Brexit deadlock frustrates business as pound slumps

The Brexit impasse has weighed on business investment
AP
Alex Lawson @MrAlexLawson23 October 2019

Businesses have expressed their “frustration” over the Brexit deadlock and sterling has continued to fall against the dollar.

Sterling fell by nearly a cent following last night’s votes. The pound initially spiked as Parliament backed the Withdrawal Agreement Bill but then tumbled on the rejection of Prime Minister Boris Johnson’s fast-track plan.

Analysts suggested sterling’s fall was as much to do with the prospect of a general election — and more market uncertainty — than a Brexit delay, with a no-deal exit next week now looking unlikely. Britain’s exit could now be delayed by around four months.

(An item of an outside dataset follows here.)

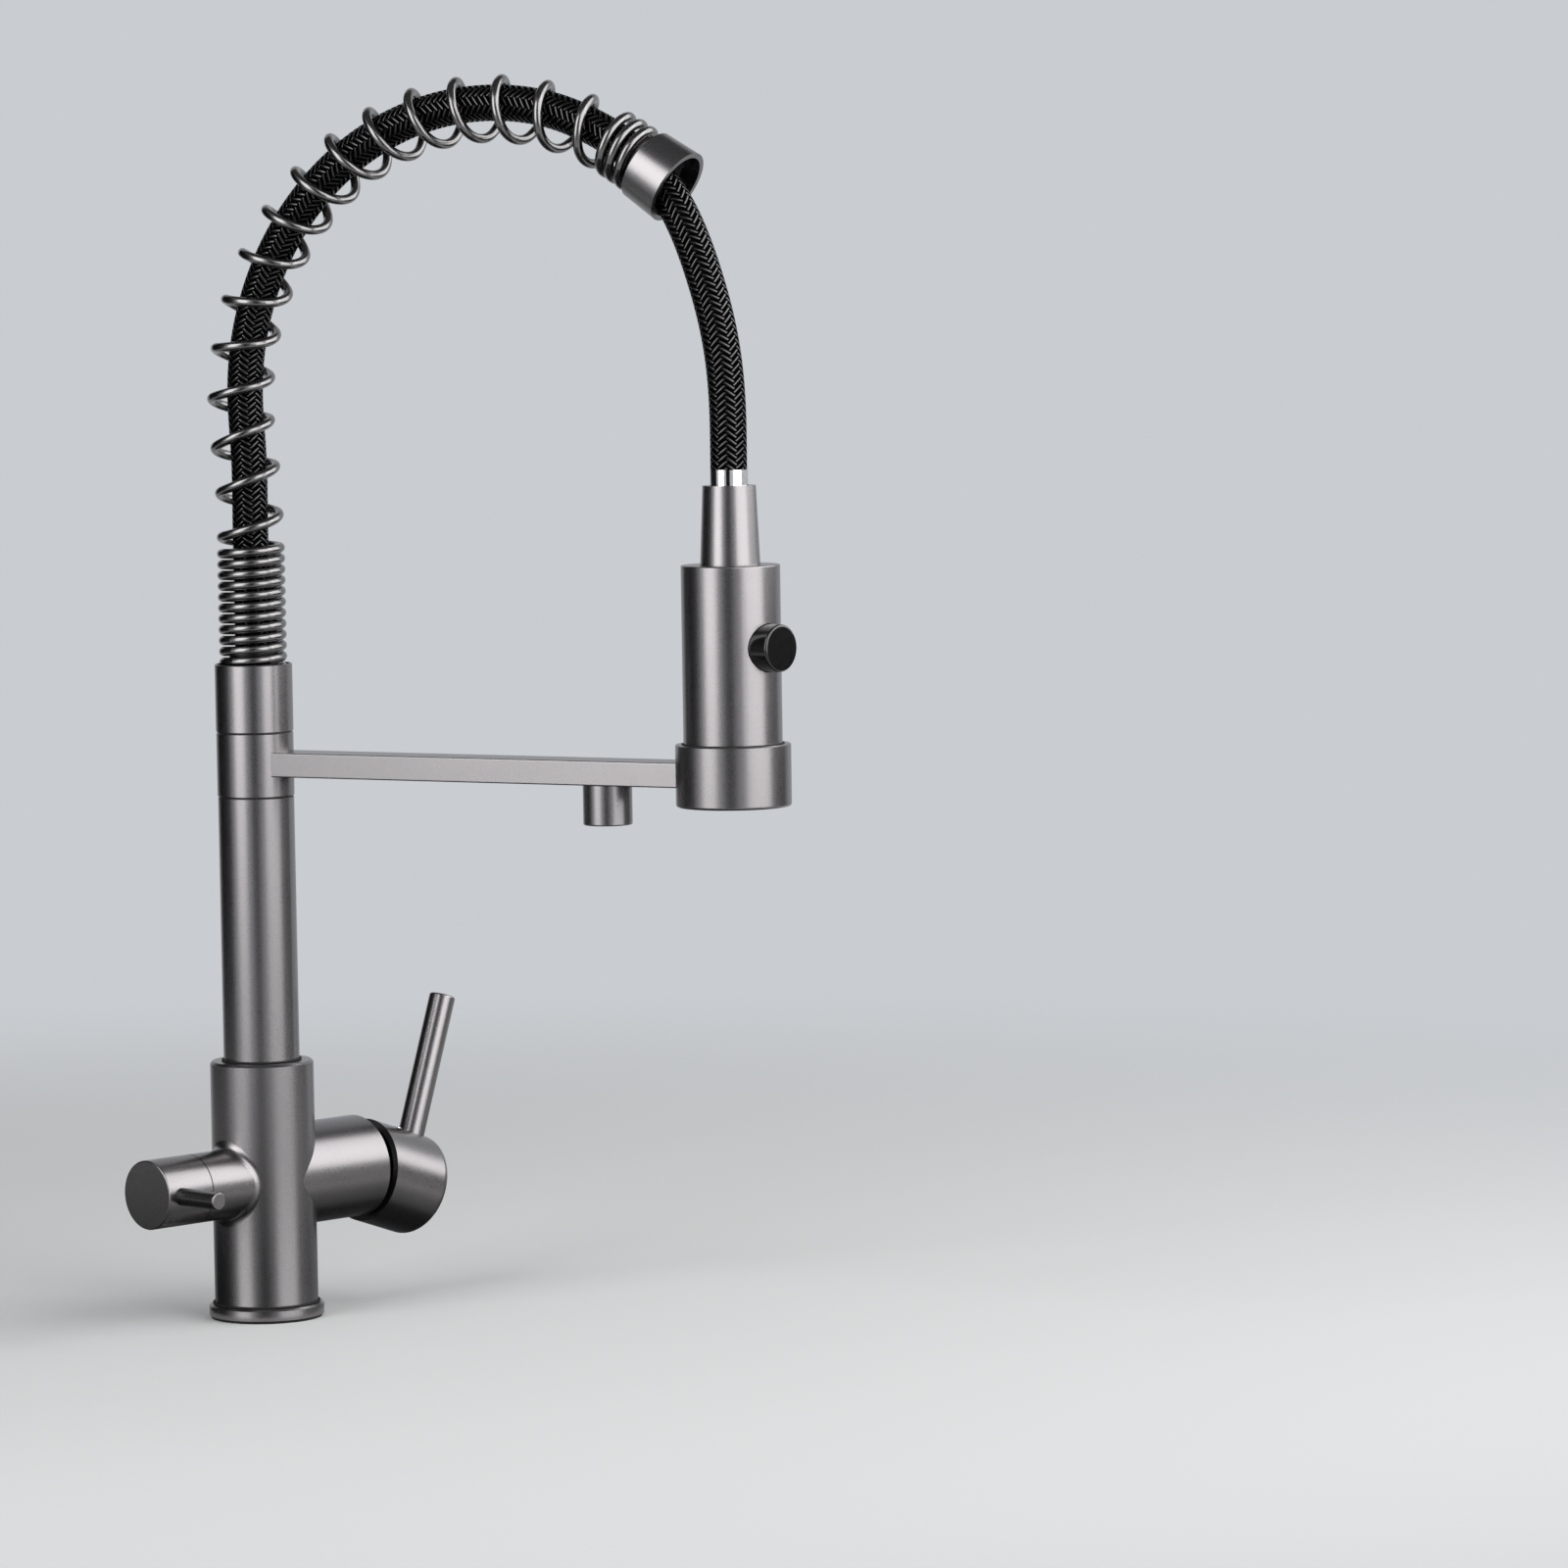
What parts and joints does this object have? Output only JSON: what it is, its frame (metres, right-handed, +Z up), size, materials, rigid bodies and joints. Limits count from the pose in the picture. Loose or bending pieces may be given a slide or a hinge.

British Chambers of Commerce director general Adam Marshall said: “No one in business will be happy at the continued impasse.

“The immediate priority now must be to avoid a messy and disorderly exit on October 31,” he continued. “As frustrating as it will be to many in business, an extension that gives an opportunity to unlock a comprehensive solution and a smooth transition is still infinitely preferable to an overnight economic shock.”

Moody’s managing director Colin Ellis said: “Significant uncertainties remain around the timing and eventual outcome of Brexit, which is likely going to weigh on spending, investment and hiring decisions.”

The Institute of Directors said: “Following last night’s votes, business leaders will be eager to see an extension confirmed in order to rule out no deal on October 31. A majority of our members are in favour of passing the deal and getting to the next stage of negotiations.”

Melanie Leech, chief executive of the British Property Federation, said: “It remains paramount that we have an orderly exit from the EU.

“The UK must remain open, with the right conditions for investment and trade, to ensure we remain first choice for global talent as a place to live, study and work.”

Insurers and pension funds believe that the US-China trade war and Brexit are weighing on property spending, according to a survey just released of more than 500 insurance and pension fund investment decision-makers by Aviva Investors.